My last lesson is this…

This is hard. Adopting, the process, the becoming a new version of our family… it’s all super hard work. Some days I would lay in bed exhausted, doubting how worth it it was. Then days like the other morning when Zoe came in and laid directly on top of me, snuggled up and dozed off when I know in the deep places of my heart how right this is. My lesson from this: If it came easy you wouldn’t appreciate it. There were times she wouldn’t let me snuggle her, there were times I didn’t want to snuggle her. But years later here we are snuggled up, with consistent “I love you’s”

Two years ago we left the airport with a new daughter. She looked terrified and weary but she was mine. I had ached and longed for this girl. My arms were finally around her and I was  never letting her go. She is a Tapley through and through; loud, sassy, funny and even super tall. She is gracious to me in my short-comings and her gratitude is off the charts. I can truly say that with this little girl in my life and in our family I am a better mom.
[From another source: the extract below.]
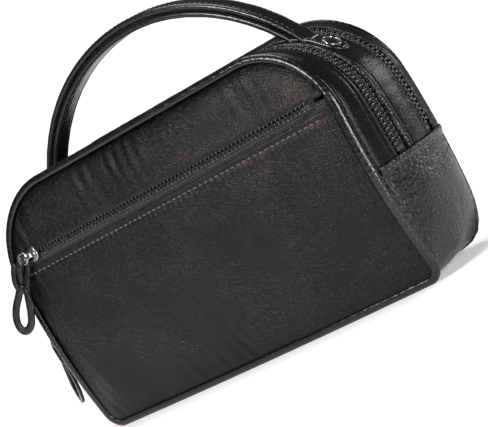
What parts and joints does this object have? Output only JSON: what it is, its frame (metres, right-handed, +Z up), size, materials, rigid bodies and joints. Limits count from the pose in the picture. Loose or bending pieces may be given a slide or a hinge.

On a quick side note, let me tell you one more story: We as a family are huge Disney fans, and this past Spring Break we went to Disneyland. While standing in line for a ride, I looked over at Zeke (10) and Titus (8) and asked them what their favorite core memory (From the Pixar movie INSIDE OUT) was. Keep in mind we are in Disneyland, we had just met Mickey! Without even thinking they both said in unison, “The day Zoe came home.” My heart smiled and I remembered that while we were in the waiting process of bringing Zoe home I worried that we would be “messing up our family” or the boys would get less of us because of her or that she wouldn’t like them or they wouldn’t like her or the countless other fears I had that made no sense! I am so thankful we messed our family up. I am so thankful we look different.